■ Written task
Go from the first line to the line with "stay_w = 16; // [14:0.5:17]" and return those lines verbatim, ends included.

■ Material supplied
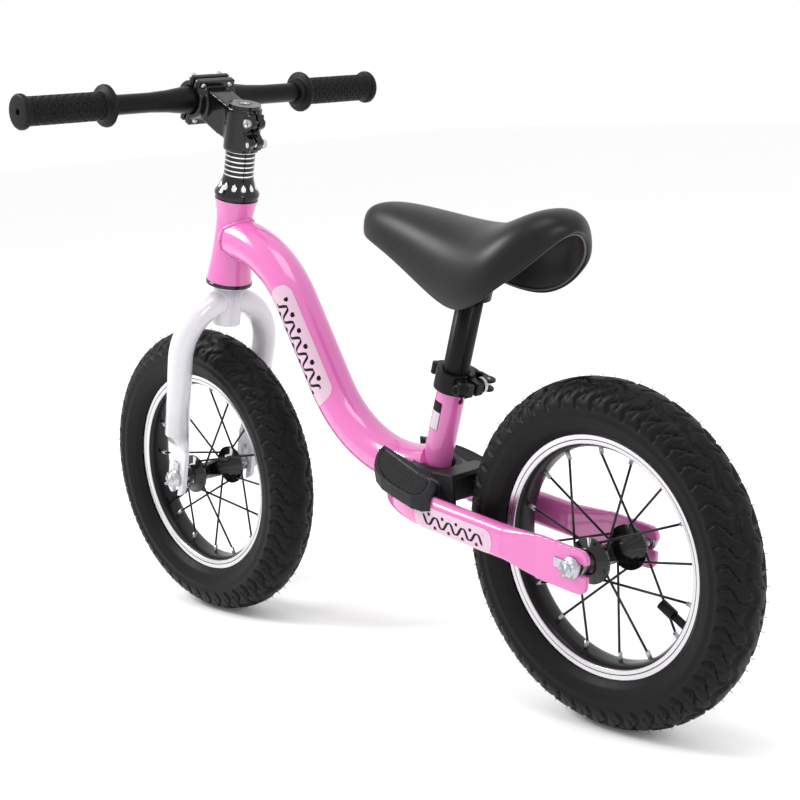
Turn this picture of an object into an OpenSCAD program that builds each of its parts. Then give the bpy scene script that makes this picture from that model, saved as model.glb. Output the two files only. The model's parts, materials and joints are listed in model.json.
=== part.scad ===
// Child's balance bike: curved single main tube, unicrown fork, threadless
// headset, spoked pneumatic wheels, quick-release saddle and a moulded footrest.
// +X is forwards, +Y is the rider's left, +Z is up, and Z = 0 is the ground.

/* [Wheels] */
// Distance between the two axles
wheelbase = 550; // [520:1:580]
// Outside diameter of the tyre
tyre_d = 304; // [300:1:306]
// Outside width of the tyre
tyre_w = 54; // [50:1:55]
// Outside diameter of the rim flange
rim_d = 216; // [214:1:216]
// Diameter of one spoke
spoke_d = 2.2; // [1.8:0.1:2.6]

/* [Frame] */
// Angle of the steering axis from the ground
head_angle = 75; // [74:0.5:76]
// Angle of the seat tube from the ground
seat_angle = 70.7; // [70:0.1:72]
// Outside diameter of the main tube
main_d = 42; // [40:0.5:43]
// Outside diameter of the seat tube
seat_tube_d = 27.2; // [26.8:0.1:27.4]
// Wall of the frame tubes
wall = 1.5; // [1.2:0.1:1.8]
// Height of the oval rear stays
stay_h = 31; // [29:0.5:32]
// Width of the oval rear stays
stay_w = 16; // [14:0.5:17]

/* [Fork and bars] */
// Outside diameter of the fork legs
leg_d = 25.4; // [24:0.2:25.6]
// Distance from the middle of the bike to the middle of a fork leg at the axle
leg_y = 49; // [48:0.5:50]
// Overall width of the handlebar over its grips
bar_w = 438; // [400:2:460]
// Diameter of the bar inside the grips
bar_d = 19.6; // [19:0.2:20.4]
// Diameter of the bar where the stem holds it
bar_clamp_d = 27.4; // [26:0.2:28]
// Outside diameter of the grips
grip_d = 27; // [26:0.5:29]

/* [Saddle] */
// Diameter of the seat post
post_d = 24; // [23.8:0.05:24.05]

/* [Hidden] */
$fn = 64;

axle_h = tyre_d / 2;
front_x = wheelbase / 2;
rear_x = -wheelbase / 2;

// Colours of the finishes
pink = "hotpink";
white_gloss = "white";
black_gloss = "#17171a";
black_satin = "#1e1e20";
rubber_black = "#1b1b1c";
steel = "silver";

// Stations along the steering axis, measured up from the front axle
cup_lip = 4;
head_low = 215;
head_high = 301;
waist_s = 275;
head_low_r = 23.2;
head_waist_r = 18.2;
head_high_r = 22;
head_bore_r = 15.1;
steerer_r = 12.7;
steerer_top = 391;
steerer_low = 168;
cone_top = 326;
stack_top = 350;
stem_low = 350.5;
stem_high = 394;
stem_r = 17.8;
bar_s = 388;
bar_reach = 60.5;

// Main tube: a low bend, a straight and a high bend in the bike's middle plane
tube_low = [-41.3, 198];
low_end_angle = -14;
low_bore_angle = -6;
mid_angle = 61;
top_end_angle = 2.5;
top_bore_angle = 7.5;
low_bend_r = 126;
top_bend_r = 115;
tube_straight = 92.4;
tube_end_x = -5;
straight_low = tube_low + low_bend_r * [sin(mid_angle), 1 - cos(mid_angle)];

// Seat tube: stations run up its axis from a point inside the low joint
seat_base = [-68.5, 0, 195];
seat_tube_low = -16;
seat_tube_high = 104;
slot_low = 79;
slot_w = 3;
post_low = 35;
post_high = 208;
post_r = post_d / 2;
post_gap = 0.08;
collar_low = 86;
collar_high = 106;
collar_r = 17.5;
skewer_back = 21.5;
skewer_t = 97;
lever_pivot_y = -21.5;

// Rear stays: a straight run from the axle, then one bend inwards
stay_slope = 7.5;
stay_drop = 2.8;
stay_y = 43.5;
stay_straight = 170;
stay_bend_r = 126;
stay_bend_a = 35;
plate_h = 39;
plate_t = 5;
plate_y = 45.5;

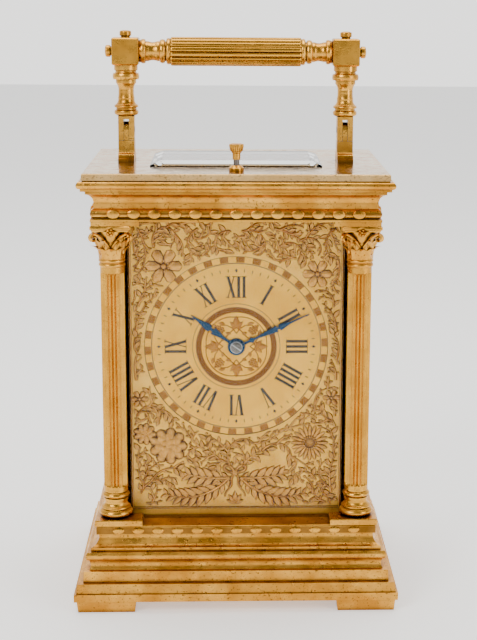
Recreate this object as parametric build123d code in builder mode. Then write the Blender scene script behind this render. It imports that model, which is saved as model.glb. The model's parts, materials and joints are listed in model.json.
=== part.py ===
from build123d import *
import os
from math import atan2, cos, degrees, radians, sin

os.makedirs("parts", exist_ok=True)

# ---------------------------------------------------------------------------
# A gilt brass repeating carriage clock.
# +Z is up, the dial faces -Y, and the origin is under the middle of the base.
# Half widths are along X. The case is narrower along Y by a fixed inset.
# ---------------------------------------------------------------------------

# Overall sizes
base_half = 60.1          # half width of the widest base slab
depth_inset = 12.06       # how much less every half depth is than its half width
window_bottom = 31.3      # top face of the base, where the glasses stand
window_height = 113.9     # clear height between base and cornice
window_top = window_bottom + window_height

# Running clearances and play
pin_play = 0.05           # radial play of a pin in its hole
slide_play = 0.1          # radial play of a sliding rod
leaf_gap = 0.3            # gap between bodies that pass each other

# Base and feet
foot_height = 4.5
foot_length = 22.0        # along each side, from the corner
foot_half = base_half - 0.9
wall = 6.0                # thickness of the hollow castings
bottom_plate_thick = 1.6
plinth_height = 2.2       # pads under the columns
plinth_half = base_half - 7.6
plinth_length = 17.6
abutment_height = 1.6     # pads over the columns

# Columns
column_x = plinth_half - 7.5
column_y = column_x - 11.9
shaft_radius = 4.3
flute_count = 20
flute_radius = 0.5
column_base_height = 9.6
capital_height = 15.5
base_torus = 6.27
abacus_half = 7.2

# Glasses and posts
glass_thick = 1.6
front_glass_face = plinth_half - 21.1    # distance of the front glass's outer face from the middle
glass_half = plinth_half - 11.9
post_face = front_glass_face - glass_thick
post_half = post_face + depth_inset - 0.16   # outer half width of the inner frame
post_depth = 2.2
post_inner = post_half - post_depth

# Top plate and top glass
top_plate_half = base_half - 5.45
top_plate_thick = 2.45
top_glass_x = top_plate_half - 23.15
top_glass_y = top_glass_x - 11.1
top_glass_proud = 2.0
top_bevel = 3.6
glass_fit = 0.15          # play of a glass in its seat

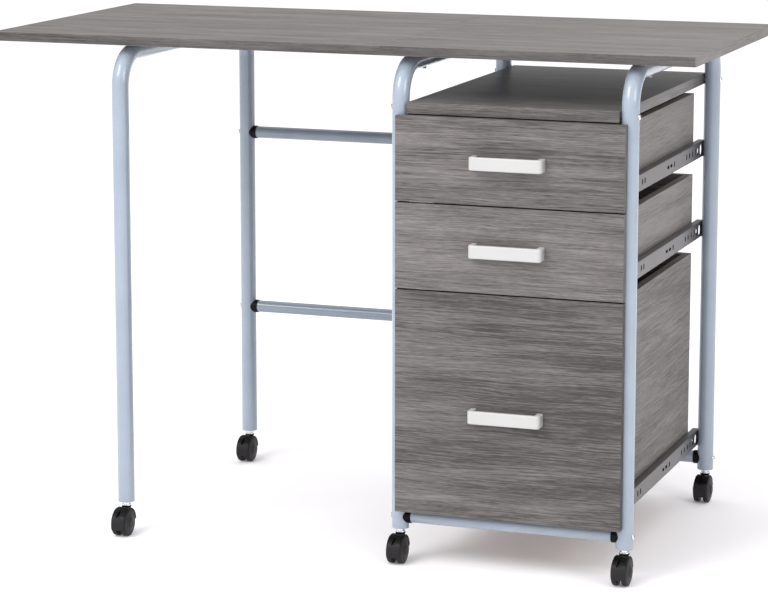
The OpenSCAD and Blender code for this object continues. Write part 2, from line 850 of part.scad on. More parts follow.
// Plan of a handle: a block from the front at y = 0 to y = -reach, its outer corners round
module handle_outline(len, reach, r) {
    translate([-len / 2, -reach + r]) square([len, reach - r]);
    translate([-len / 2 + r, -reach]) square([len - 2 * r, reach]);
    for (s = [-1, 1]) translate([s * (len / 2 - r), -reach + r]) circle(r);
}

module handle_screws(z) {
    color(bright_steel) for (s = [-1, 1])
        translate([middle_x + s * (handle_len - handle_post) / 2, front_back_y, z]) {
            rotate([-90, 0, 0]) cylinder(
                h = handle_screw_head_t,
                r1 = handle_screw_head_d / 2,
                r2 = handle_screw_head_d / 2 - head_taper
            );
            rotate([90, 0, 0])
                cylinder(h = front_t + handle_reach - handle_bend - tip_gap, r = handle_screw_d / 2);
        }
}

// Lower edges of the drawer boxes, level with the slides' lower edges
upper_box_z = upper_slide_z - slide_h / 2;
middle_box_z = middle_slide_z - slide_h / 2;
lower_box_z = lower_slide_z - slide_h / 2;
// Heights of the handles
upper_handle_z = upper_fronts_z + upper_front_h / 2;
middle_handle_z = middle_fronts_z + middle_front_h / 2;
lower_handle_z = fronts_z + lower_front_h / 2 - lower_handle_drop;

module upper_drawer_front() {
    drawer_front(upper_fronts_z, upper_front_h, upper_box_z, upper_handle_z);
}

module upper_drawer_sides() {
    drawer_sides(upper_box_z, shallow_side_h);
}

module upper_drawer_back() {
    drawer_back(upper_box_z, shallow_side_h);
}

module upper_drawer_bottom() {
    drawer_bottom(upper_box_z);
}

module upper_drawer_handle() {
    drawer_handle(upper_handle_z);
}

module upper_handle_screws() {
    handle_screws(upper_handle_z);
}

module middle_drawer_front() {
    drawer_front(middle_fronts_z, middle_front_h, middle_box_z, middle_handle_z);
}

module middle_drawer_sides() {
    drawer_sides(middle_box_z, shallow_side_h);
}

module middle_drawer_back() {
    drawer_back(middle_box_z, shallow_side_h);
}

module middle_drawer_bottom() {
    drawer_bottom(middle_box_z);
}

module middle_drawer_handle() {
    drawer_handle(middle_handle_z);
}

module middle_handle_screws() {
    handle_screws(middle_handle_z);
}

module lower_drawer_front() {
    drawer_front(fronts_z, lower_front_h, lower_box_z, lower_handle_z);
}

module lower_drawer_sides() {
    drawer_sides(lower_box_z, deep_side_h);
}

module lower_drawer_back() {
    drawer_back(lower_box_z, deep_side_h);
}

module lower_drawer_bottom() {
    drawer_bottom(lower_box_z);
}

module lower_drawer_handle() {
    drawer_handle(lower_handle_z);
}

module lower_handle_screws() {
    handle_screws(lower_handle_z);
}

module gate_hinge_pins() {
    reach = eye_h / 2 + eye_gap + lug_t + hole_clear;
    color(bright_steel) for (z = [gate_upper_z, gate_lower_z])
        translate([pivot_x, rear_y, z]) {
            translate([0, 0, -reach - pin_head_t]) cylinder(h = 2 * reach + pin_head_t, r = pin_d / 2);
            translate([0, 0, reach])
                cylinder(h = pin_head_t, r1 = pin_head_d / 2, r2 = pin_head_d / 2 - head_taper);
        }
}

// Plastic socket in the end of a leg at X = x, Y = y
module caster_socket(x, y) {
    color(black_plastic) translate([x, y, tube_lift]) difference() {
        cylinder(h = socket_len, r = leg_bore_r - hole_clear);
        translate([0, 0, -tip_gap]) cylinder(h = socket_len + 2 * tip_gap, r = stem_d / 2 + hole_clear);
    }
}

// Steel stem of a caster: tail in the hood, flange over its collar, pin in the socket
module caster_stem(x, y) {
    flange_z = collar_z + flange_gap;
    color(bright_steel) translate([x, y, 0]) {
        translate([0, 0, collar_z - stem_tail])
            cylinder(h = stem_tail + flange_gap, r = stem_tail_d / 2);
        translate([0, 0, flange_z]) cylinder(h = stem_flange_t, r = stem_flange_d / 2);
        translate([0, 0, flange_z])
            cylinder(h = tube_lift - hole_clear - flange_z, r = stem_shoulder_d / 2);
        translate([0, 0, flange_z])
            cylinder(h = tube_lift + stem_len - flange_z, r = stem_d / 2);
    }
}

module pedestal_caster_sockets() {
    for (x = [inner_x, right_x], y = leg_ys) caster_socket(x, y);
}

module pedestal_caster_stems() {
    for (x = [inner_x, right_x], y = leg_ys) caster_stem(x, y);
}

module gate_caster_sockets() {
    for (y = leg_ys) caster_socket(left_x, y);
}

module gate_caster_stems() {
    for (y = leg_ys) caster_stem(left_x, y);
}

// Side view of the hood: y to the rear, z up, the axle at the origin
module hood_side() {
    intersection() {
        union() {
            circle(hood_r);
            translate([hood_tail, 0]) circle(hood_r);
        }
        union() {
            translate([-hood_r, -hood_drop]) square([hood_r + trail, hood_drop + hood_r]);
            translate([0, hood_rise]) square([hood_r + hood_tail, hood_r]);
        }
    }
}

// Drum about the axle with rounded side edges, the outside of the hood before it is cut
module hood_drum() {
    rotate([0, 90, 0]) rotate_extrude() intersection() {
        translate([-hood_r, -hood_w / 2]) rounded_plate(2 * hood_r, hood_w, hood_round);
        translate([0, -hood_w / 2]) square([hood_r, hood_w]);
    }
}

// Slot in the front of the hood, wider at its lower end
module hood_slot() {
    rotate([-hood_slot_angle, 0, 0]) translate([0, hood_slot_depth - hood_r, 0]) rotate([90, 0, 0])
        linear_extrude(hood_slot_depth + tip_gap) polygon([
            [-hood_slot_w / 2, -hood_slot_h / 2],
            [hood_slot_w / 2, -hood_slot_h / 2],
            [hood_slot_top_w / 2, hood_slot_h / 2],
            [-hood_slot_top_w / 2, hood_slot_h / 2]
        ]);
}

// Shell over the wheels with the collar around the stem
module hood_shell() {
    collar_top = collar_z - wheel_r;
    difference() {
        union() {
            intersection() {
                union() {
                    hood_drum();
                    translate([0, hood_tail, 0]) hood_drum();
                }
                rotate([90, 0, 90]) linear_extrude(2 * hood_w, center = true) hood_side();
            }
            translate([0, trail, collar_top - collar_d]) cylinder(h = collar_d, r = collar_neck_d / 2);
            translate([0, trail, collar_top - collar_lip_h]) cylinder(h = collar_lip_h, r = collar_d / 2);
        }
        translate([-wheels_w, 0, 0]) x_rod(2 * wheels_w, hood_inner_r);
    }
}

// Hood over the two wheels of a caster whose swivel axis stands at X = x, Y = y
module caster_hood(x, y) {
    tail_z = collar_z - stem_tail - spin_clear - wheel_r;
    color(wheel_black) translate([x, y - trail, wheel_r]) difference() {
        union() {
            hood_shell();
            rotate([90, 0, 90]) linear_extrude(2 * (wheel_in - web_gap), center = true) hood_side();
            translate([0, trail, tail_z - tip_gap])
                cylinder(h = stem_tail, r = wheel_in - hood_gap);
        }
        translate([-wheels_w, 0, 0]) x_rod(2 * wheels_w, axle_d / 2 + spin_clear);
        translate([0, trail, tail_z])
            cylinder(h = stem_tail + 2 * tip_gap, r = stem_tail_d / 2 + spin_clear);
        hood_slot();
    }
}

// Half section of the wheels: x from the axle out, y across, the domed faces set in by inset
module wheel_section(inset) {
    dome_r = (wheel_r * wheel_r + wheel_dome * wheel_dome) / (2 * wheel_dome);
    intersection() {
        translate([0, -wheels_w / 2]) square([wheel_r, wheels_w]);
        translate([0, wheels_w / 2 - inset - dome_r]) circle(dome_r);
        translate([0, dome_r + inset - wheels_w / 2]) circle(dome_r);
    }
}

// Both wheels of a caster on their axle, as one turned piece
module caster_wheels(x, y) {
    color(wheel_black) translate([x, y - trail, wheel_r]) rotate([0, 90, 0]) rotate_extrude()
        difference() {
            union() {
                wheel_section(dish_depth);
                intersection() {
                    wheel_section(0);
                    union() {
                        translate([0, -wheels_w / 2]) square([hub_d / 2, wheels_w]);
                        translate([wheel_r - rim_w, -wheels_w / 2]) square([rim_w, wheels_w]);
                    }
                }
            }
            translate([axle_d / 2, -wheel_in]) square([wheel_r, 2 * wheel_in]);
        }
}

module left_front_caster_hood() {
    caster_hood(left_x, front_y);
}

module left_front_caster_wheels() {
    caster_wheels(left_x, front_y);
}

module left_rear_caster_hood() {
    caster_hood(left_x, rear_y);
}

module left_rear_caster_wheels() {
    caster_wheels(left_x, rear_y);
}

module inner_front_caster_hood() {
    caster_hood(inner_x, front_y);
}

module inner_front_caster_wheels() {
    caster_wheels(inner_x, front_y);
}

module inner_rear_caster_hood() {
    caster_hood(inner_x, rear_y);
}

module inner_rear_caster_wheels() {
    caster_wheels(inner_x, rear_y);
}

module right_front_caster_hood() {
    caster_hood(right_x, front_y);
}

module right_front_caster_wheels() {
    caster_wheels(right_x, front_y);
}

module right_rear_caster_hood() {
    caster_hood(right_x, rear_y);
}

module right_rear_caster_wheels() {
    caster_wheels(right_x, rear_y);
}

fixed_top();
top_hinge_barrels();
inner_side_frame();
right_side_frame();
storage_shelf();
front_rail();
rear_rail();
rail_end_caps();
frame_bolts();
top_screws();
upper_slide_rails();
middle_slide_rails();
lower_slide_rails();
slide_screws();
gate_hinge_pins();
pedestal_caster_sockets();
pedestal_caster_stems();
leaf();
leaf_hinge_barrels();
left_leg_frame();
gate_upper_rail();
gate_lower_rail();
gate_end_caps();
gate_bolts();
gate_caster_sockets();
gate_caster_stems();
upper_drawer_front();
upper_drawer_sides();
upper_drawer_back();
upper_drawer_bottom();
upper_drawer_handle();
upper_handle_screws();
upper_drawer_runners();
middle_drawer_front();
middle_drawer_sides();
middle_drawer_back();
middle_drawer_bottom();
middle_drawer_handle();
middle_handle_screws();
middle_drawer_runners();
lower_drawer_front();
lower_drawer_sides();
lower_drawer_back();
lower_drawer_bottom();
lower_drawer_handle();
lower_handle_screws();
lower_drawer_runners();
left_front_caster_hood();
left_front_caster_wheels();
left_rear_caster_hood();
left_rear_caster_wheels();
inner_front_caster_hood();
inner_front_caster_wheels();
inner_rear_caster_hood();
inner_rear_caster_wheels();
right_front_caster_hood();
right_front_caster_wheels();
right_rear_caster_hood();
right_rear_caster_wheels();
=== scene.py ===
# %% [markdown]
# # A folding desk on casters
# The desk has a drawer pedestal between two bent tube frames, and a hinged leaf that a
# swinging tube frame carries. The solid model already has every piece in its place and at
# its size. This lesson gives each piece the surface it has on the real desk, and swaps the
# pieces whose edges the eye catches for meshes with softened edges.

# %% Load the frame
import json
import math

import bmesh
import bpy
from mathutils import Matrix, Vector


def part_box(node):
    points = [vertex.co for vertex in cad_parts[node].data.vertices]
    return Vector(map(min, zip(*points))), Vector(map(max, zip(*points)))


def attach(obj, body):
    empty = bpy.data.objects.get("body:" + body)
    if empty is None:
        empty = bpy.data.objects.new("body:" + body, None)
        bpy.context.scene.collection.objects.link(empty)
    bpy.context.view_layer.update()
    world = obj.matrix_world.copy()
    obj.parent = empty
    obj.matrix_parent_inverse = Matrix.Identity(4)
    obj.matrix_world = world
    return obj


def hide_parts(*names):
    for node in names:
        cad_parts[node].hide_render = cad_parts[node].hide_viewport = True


MM = 0.001

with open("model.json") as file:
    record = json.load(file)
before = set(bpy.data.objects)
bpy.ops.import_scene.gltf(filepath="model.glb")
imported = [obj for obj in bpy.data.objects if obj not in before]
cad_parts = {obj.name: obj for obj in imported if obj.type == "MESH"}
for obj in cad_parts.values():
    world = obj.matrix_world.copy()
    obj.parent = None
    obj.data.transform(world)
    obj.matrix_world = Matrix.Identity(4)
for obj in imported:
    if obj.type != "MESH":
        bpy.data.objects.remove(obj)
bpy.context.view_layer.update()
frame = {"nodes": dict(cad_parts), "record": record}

# %% [markdown]
# ## Camera
# A product photographer stands well back and uses a long lens, so that the desk keeps its
# proportions. The camera looks down on the desktop a little and sees its right end. The
# picture is shifted down a little, as the photograph's framing asks.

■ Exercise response
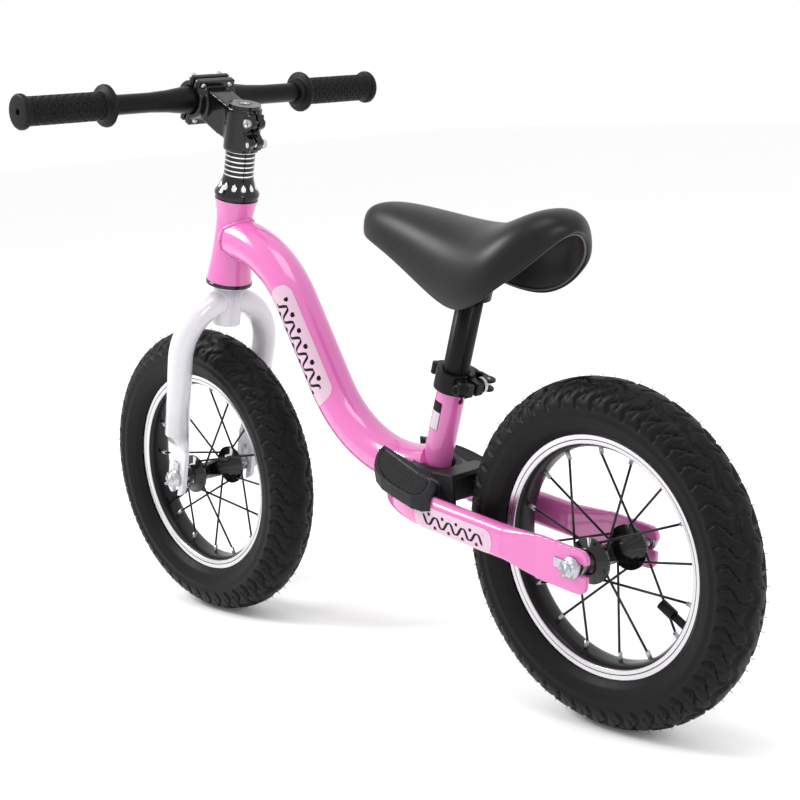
Turn this picture of an object into an OpenSCAD program that builds each of its parts. Then give the bpy scene script that makes this picture from that model, saved as model.glb. Output the two files only. The model's parts, materials and joints are listed in model.json.
=== part.scad ===
// Child's balance bike: curved single main tube, unicrown fork, threadless
// headset, spoked pneumatic wheels, quick-release saddle and a moulded footrest.
// +X is forwards, +Y is the rider's left, +Z is up, and Z = 0 is the ground.

/* [Wheels] */
// Distance between the two axles
wheelbase = 550; // [520:1:580]
// Outside diameter of the tyre
tyre_d = 304; // [300:1:306]
// Outside width of the tyre
tyre_w = 54; // [50:1:55]
// Outside diameter of the rim flange
rim_d = 216; // [214:1:216]
// Diameter of one spoke
spoke_d = 2.2; // [1.8:0.1:2.6]

/* [Frame] */
// Angle of the steering axis from the ground
head_angle = 75; // [74:0.5:76]
// Angle of the seat tube from the ground
seat_angle = 70.7; // [70:0.1:72]
// Outside diameter of the main tube
main_d = 42; // [40:0.5:43]
// Outside diameter of the seat tube
seat_tube_d = 27.2; // [26.8:0.1:27.4]
// Wall of the frame tubes
wall = 1.5; // [1.2:0.1:1.8]
// Height of the oval rear stays
stay_h = 31; // [29:0.5:32]
// Width of the oval rear stays
stay_w = 16; // [14:0.5:17]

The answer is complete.